● **EXERCISE TASK**
Reproduce every entry exactly as shown.

··· PROVIDED ENTRIES ···

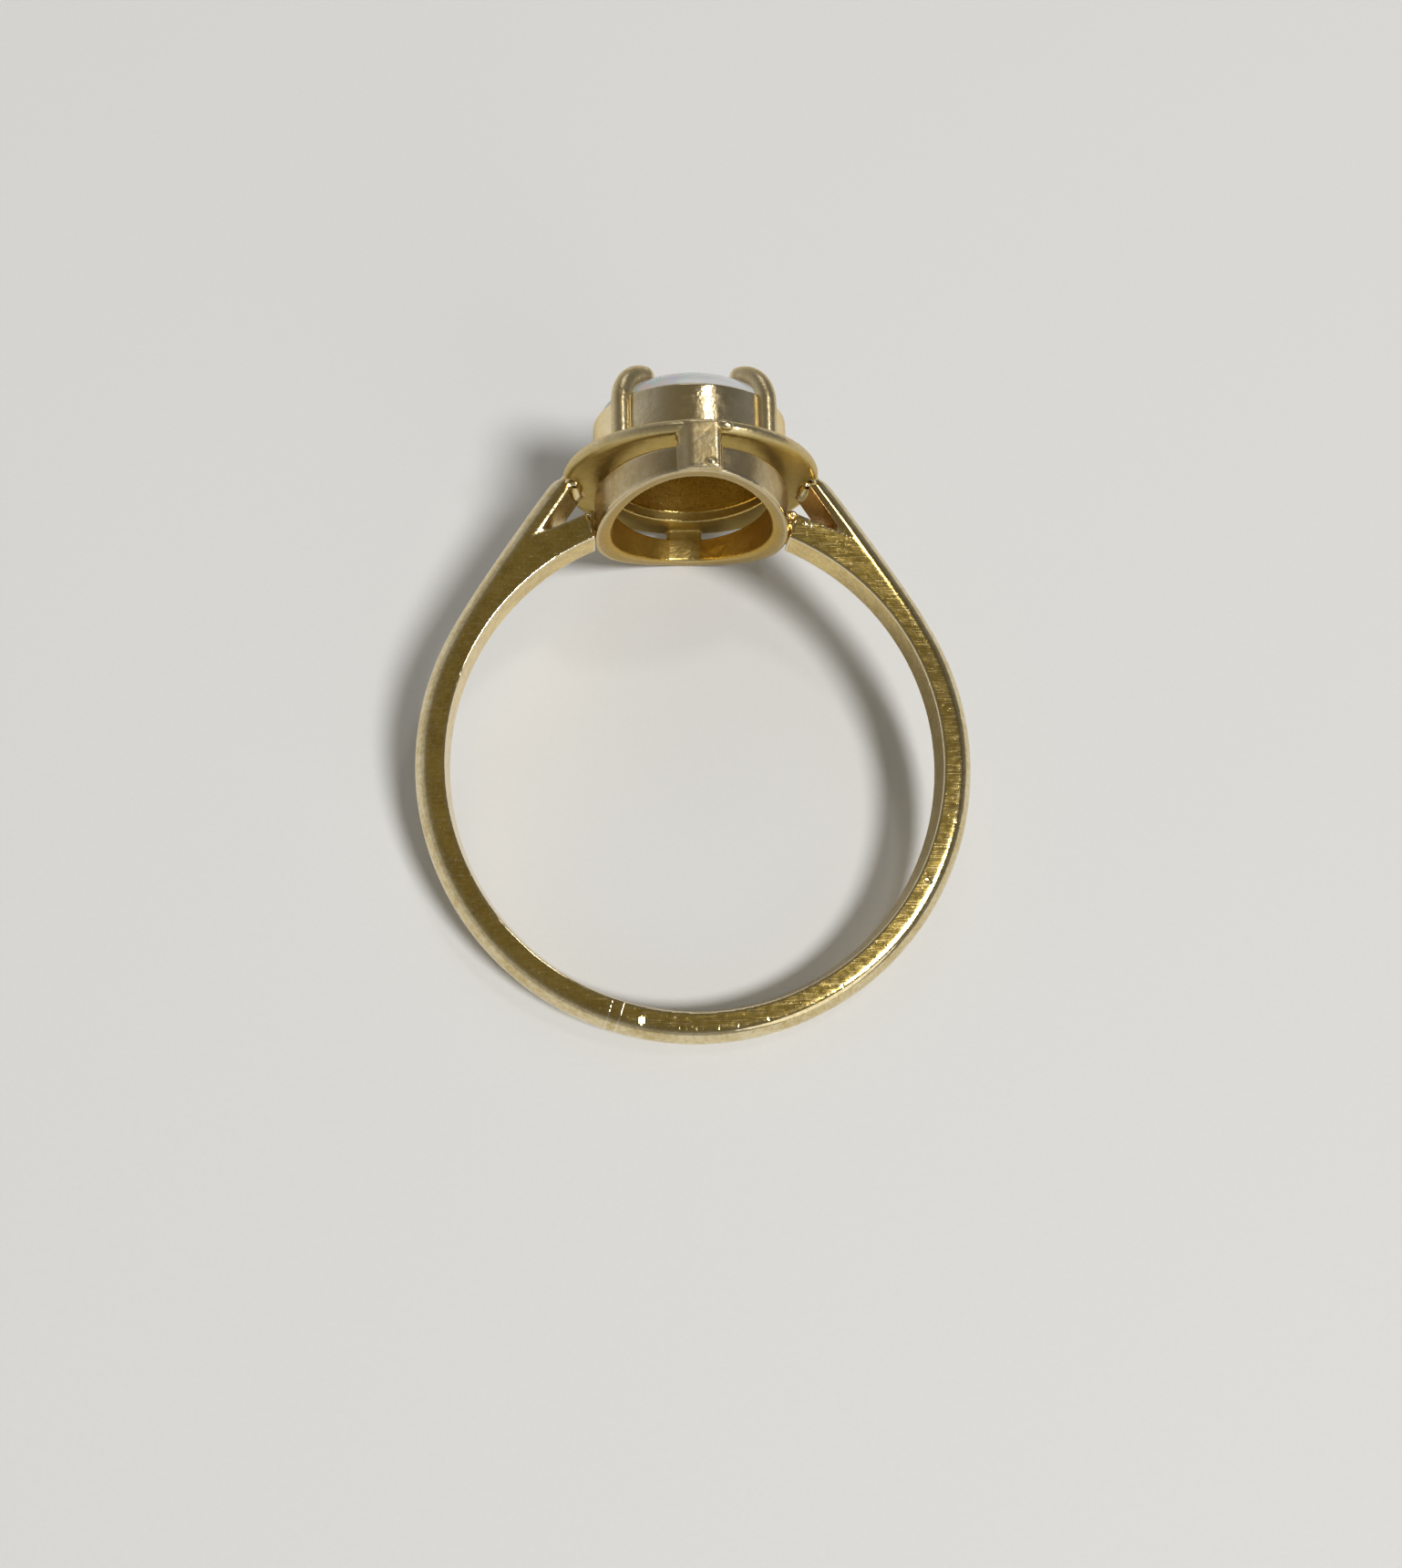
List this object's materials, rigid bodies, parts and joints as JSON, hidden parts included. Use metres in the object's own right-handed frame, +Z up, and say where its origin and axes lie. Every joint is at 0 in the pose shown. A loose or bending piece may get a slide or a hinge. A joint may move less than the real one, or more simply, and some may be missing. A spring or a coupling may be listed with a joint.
{
  "type": "engagement ring",
  "caption": "Claw-set opal engagement ring with a plain domed band, forked shoulders and an open two-tier oval gallery, lying on its side.",
  "frame": {"origin": "centre of the bounding box on the surface the ring lies on", "axes": "+Z up from the surface; +Y from the back of the band towards the head, along the surface; +X across the band. The finger axis leans 13.5 degrees from +Z towards -Y, as the ring rests on its band and the edge of its head."},
  "size_m": [0.0196, 0.0232, 0.0103],
  "materials": {
    "satin_gold": "worn satin 14 carat yellow gold",
    "bright_gold": "polished 14 carat yellow gold",
    "solder": "polished gold solder",
    "opal": "milky polished opal"
  },
  "bodies": {
    "root": {"shank_right": "satin_gold", "shank_left": "satin_gold", "sizing_insert": "satin_gold", "lower_rail": "bright_gold", "upper_plate": "bright_gold", "strut_front": "bright_gold", "strut_back": "bright_gold", "collar": "bright_gold", "claw_front_left": "bright_gold", "claw_front_right": "bright_gold", "claw_back_left": "bright_gold", "claw_back_right": "bright_gold", "opal": "opal", "solder_lower_left": "solder", "solder_lower_right": "solder", "solder_upper_left": "solder", "solder_upper_right": "solder"}
  },
  "joints": []
}
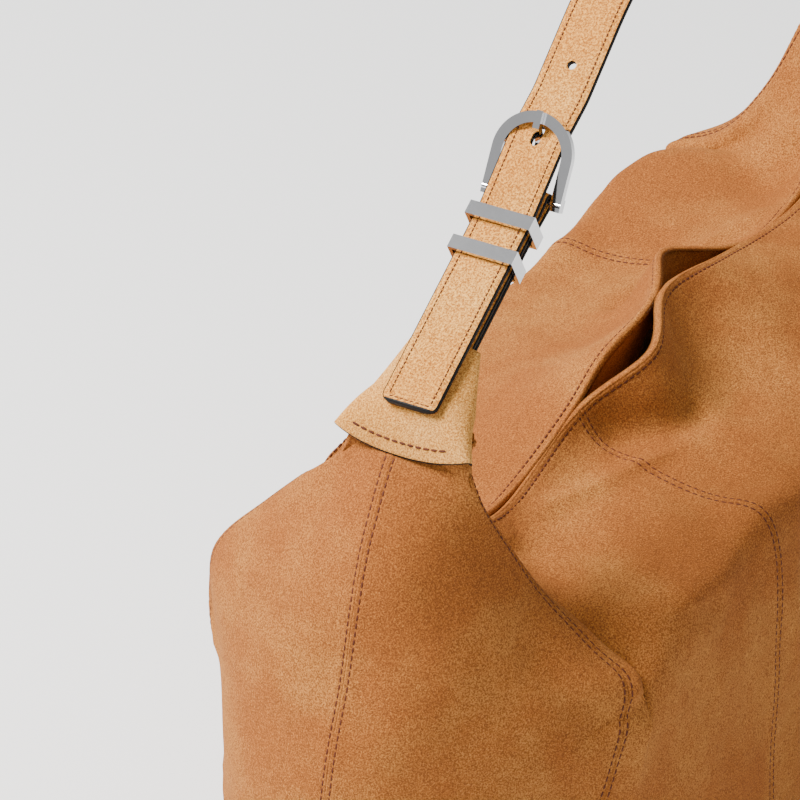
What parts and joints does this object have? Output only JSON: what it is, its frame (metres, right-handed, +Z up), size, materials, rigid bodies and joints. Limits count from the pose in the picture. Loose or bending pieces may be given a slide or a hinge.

···

● **WRITTEN ANSWER**
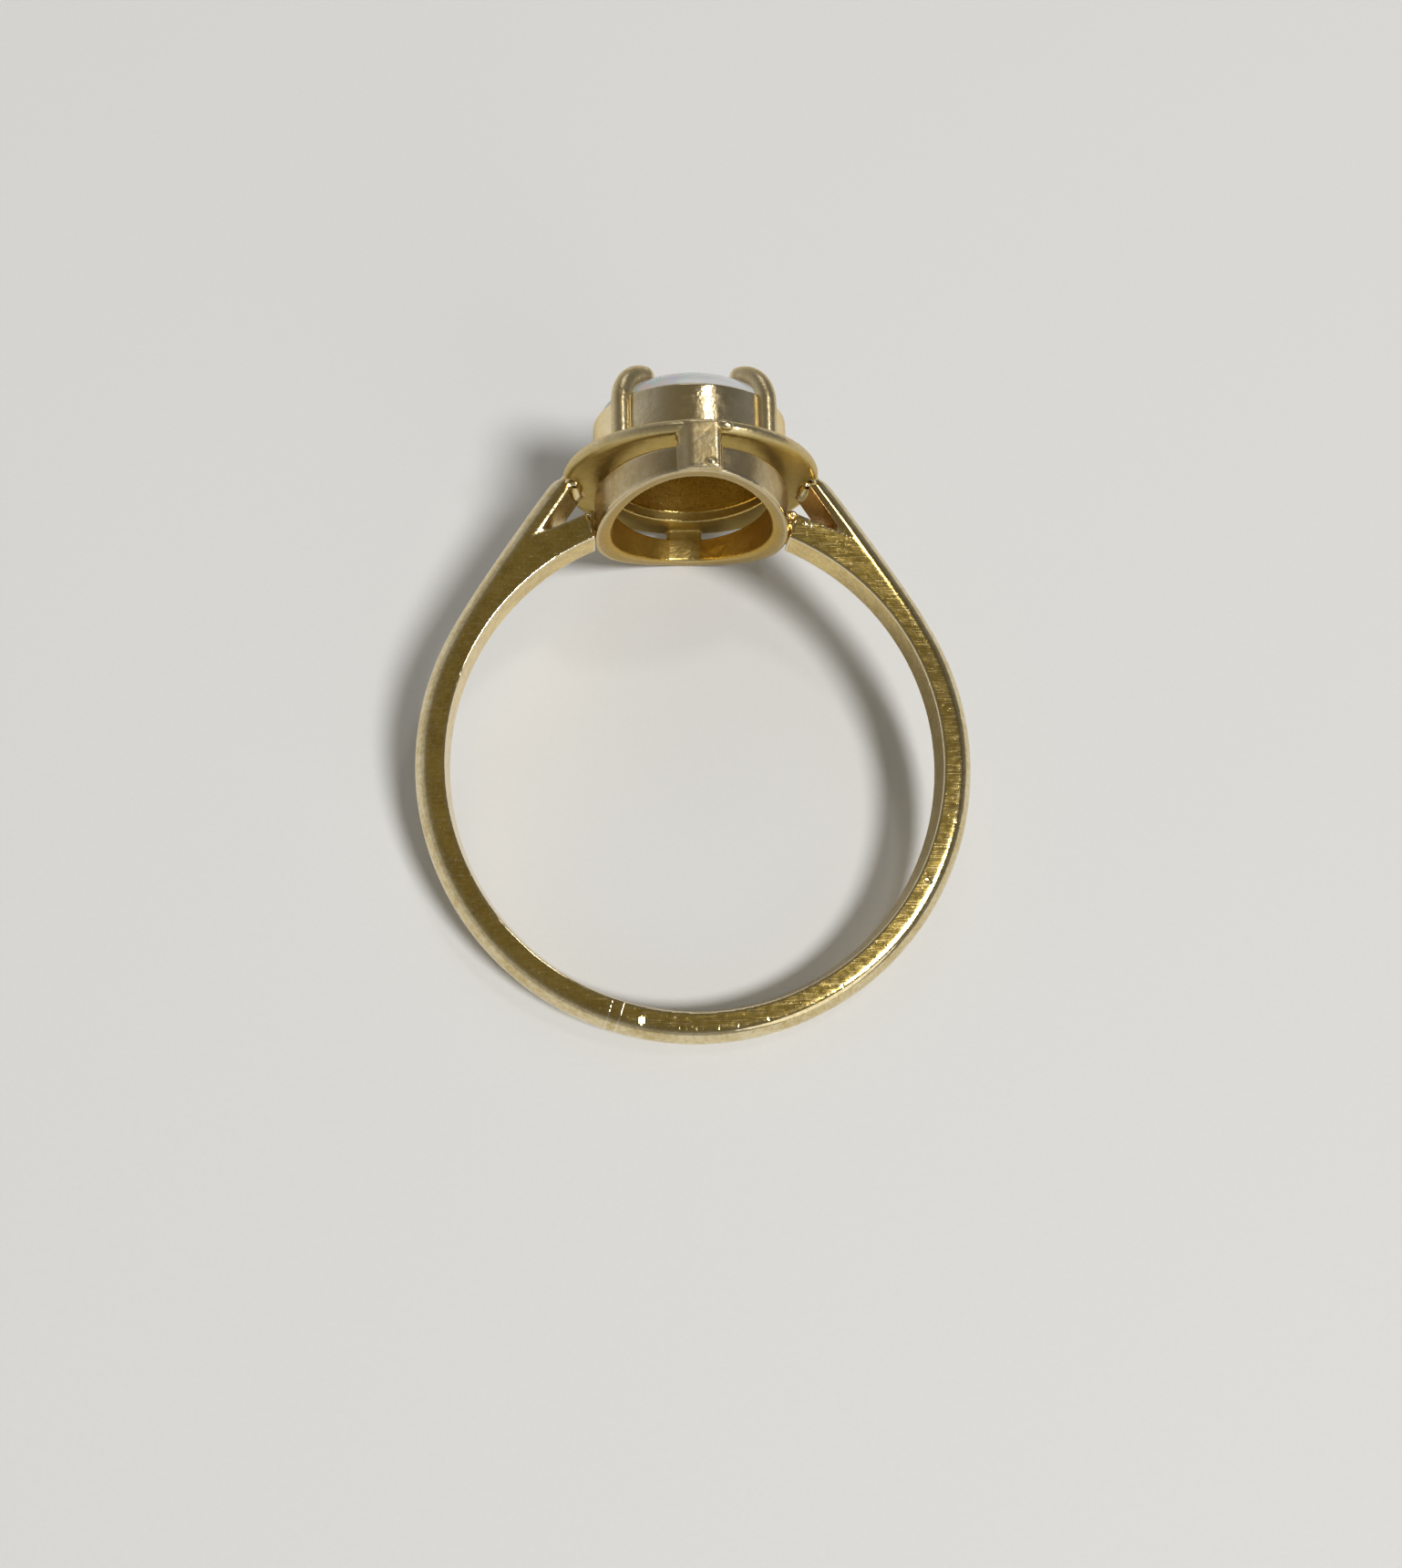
List this object's materials, rigid bodies, parts and joints as JSON, hidden parts included. Use metres in the object's own right-handed frame, +Z up, and say where its origin and axes lie. Every joint is at 0 in the pose shown. A loose or bending piece may get a slide or a hinge. A joint may move less than the real one, or more simply, and some may be missing. A spring or a coupling may be listed with a joint.
{
  "type": "engagement ring",
  "caption": "Claw-set opal engagement ring with a plain domed band, forked shoulders and an open two-tier oval gallery, lying on its side.",
  "frame": {"origin": "centre of the bounding box on the surface the ring lies on", "axes": "+Z up from the surface; +Y from the back of the band towards the head, along the surface; +X across the band. The finger axis leans 13.5 degrees from +Z towards -Y, as the ring rests on its band and the edge of its head."},
  "size_m": [0.0196, 0.0232, 0.0103],
  "materials": {
    "satin_gold": "worn satin 14 carat yellow gold",
    "bright_gold": "polished 14 carat yellow gold",
    "solder": "polished gold solder",
    "opal": "milky polished opal"
  },
  "bodies": {
    "root": {"shank_right": "satin_gold", "shank_left": "satin_gold", "sizing_insert": "satin_gold", "lower_rail": "bright_gold", "upper_plate": "bright_gold", "strut_front": "bright_gold", "strut_back": "bright_gold", "collar": "bright_gold", "claw_front_left": "bright_gold", "claw_front_right": "bright_gold", "claw_back_left": "bright_gold", "claw_back_right": "bright_gold", "opal": "opal", "solder_lower_left": "solder", "solder_lower_right": "solder", "solder_upper_left": "solder", "solder_upper_right": "solder"}
  },
  "joints": []
}
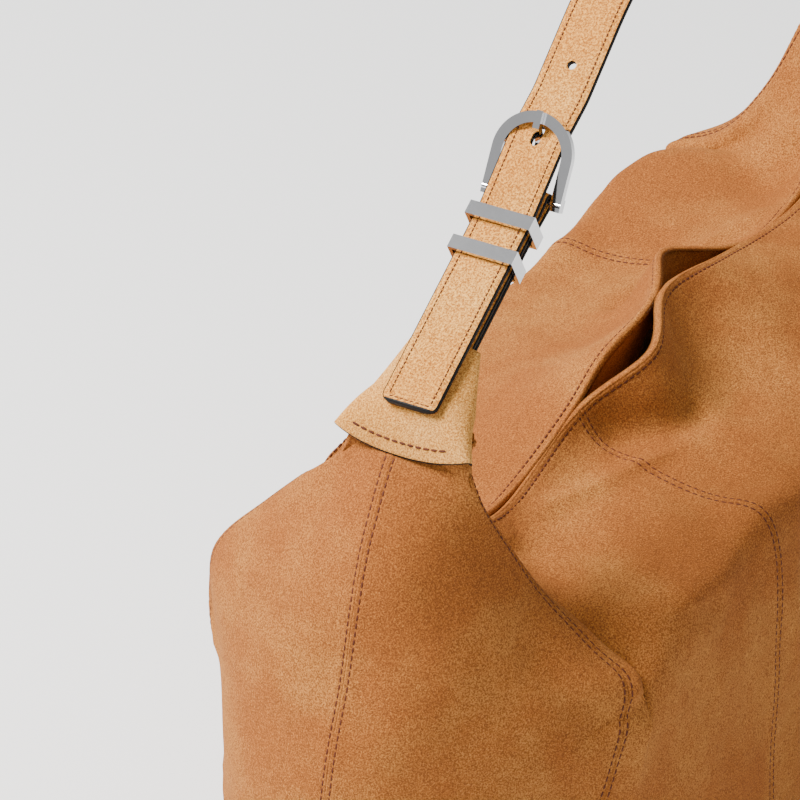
What parts and joints does this object have? Output only JSON: what it is, its frame (metres, right-handed, +Z up), size, materials, rigid bodies and joints. Limits count from the pose in the picture. Loose or bending pieces may be given a slide or a hinge.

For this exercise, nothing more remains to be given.